Work to complete
Return every line of the material exactly.

Source excerpt
** START **

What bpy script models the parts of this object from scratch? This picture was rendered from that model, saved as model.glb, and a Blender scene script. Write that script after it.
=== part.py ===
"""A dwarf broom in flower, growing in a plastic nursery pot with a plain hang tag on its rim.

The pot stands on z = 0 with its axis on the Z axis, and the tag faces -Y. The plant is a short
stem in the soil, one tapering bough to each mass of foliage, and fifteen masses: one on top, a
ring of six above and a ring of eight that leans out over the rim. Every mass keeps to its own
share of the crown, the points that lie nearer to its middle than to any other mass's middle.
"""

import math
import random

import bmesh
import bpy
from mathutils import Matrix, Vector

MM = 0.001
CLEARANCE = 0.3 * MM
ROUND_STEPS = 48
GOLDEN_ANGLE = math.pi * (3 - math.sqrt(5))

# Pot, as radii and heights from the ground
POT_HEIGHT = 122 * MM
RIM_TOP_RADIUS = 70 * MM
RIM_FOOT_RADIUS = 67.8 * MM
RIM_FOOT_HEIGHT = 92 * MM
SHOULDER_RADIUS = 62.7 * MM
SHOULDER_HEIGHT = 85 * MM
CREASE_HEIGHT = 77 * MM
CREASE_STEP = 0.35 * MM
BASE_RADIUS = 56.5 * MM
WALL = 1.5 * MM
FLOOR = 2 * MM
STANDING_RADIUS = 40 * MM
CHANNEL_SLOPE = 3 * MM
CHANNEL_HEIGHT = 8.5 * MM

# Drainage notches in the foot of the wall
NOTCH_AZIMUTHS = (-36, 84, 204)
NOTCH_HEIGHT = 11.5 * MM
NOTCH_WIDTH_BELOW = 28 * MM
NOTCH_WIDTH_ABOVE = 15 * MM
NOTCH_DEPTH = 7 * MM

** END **

Task output
What bpy script models the parts of this object from scratch? This picture was rendered from that model, saved as model.glb, and a Blender scene script. Write that script after it.
=== part.py ===
"""A dwarf broom in flower, growing in a plastic nursery pot with a plain hang tag on its rim.

The pot stands on z = 0 with its axis on the Z axis, and the tag faces -Y. The plant is a short
stem in the soil, one tapering bough to each mass of foliage, and fifteen masses: one on top, a
ring of six above and a ring of eight that leans out over the rim. Every mass keeps to its own
share of the crown, the points that lie nearer to its middle than to any other mass's middle.
"""

import math
import random

import bmesh
import bpy
from mathutils import Matrix, Vector

MM = 0.001
CLEARANCE = 0.3 * MM
ROUND_STEPS = 48
GOLDEN_ANGLE = math.pi * (3 - math.sqrt(5))

# Pot, as radii and heights from the ground
POT_HEIGHT = 122 * MM
RIM_TOP_RADIUS = 70 * MM
RIM_FOOT_RADIUS = 67.8 * MM
RIM_FOOT_HEIGHT = 92 * MM
SHOULDER_RADIUS = 62.7 * MM
SHOULDER_HEIGHT = 85 * MM
CREASE_HEIGHT = 77 * MM
CREASE_STEP = 0.35 * MM
BASE_RADIUS = 56.5 * MM
WALL = 1.5 * MM
FLOOR = 2 * MM
STANDING_RADIUS = 40 * MM
CHANNEL_SLOPE = 3 * MM
CHANNEL_HEIGHT = 8.5 * MM

# Drainage notches in the foot of the wall
NOTCH_AZIMUTHS = (-36, 84, 204)
NOTCH_HEIGHT = 11.5 * MM
NOTCH_WIDTH_BELOW = 28 * MM
NOTCH_WIDTH_ABOVE = 15 * MM
NOTCH_DEPTH = 7 * MM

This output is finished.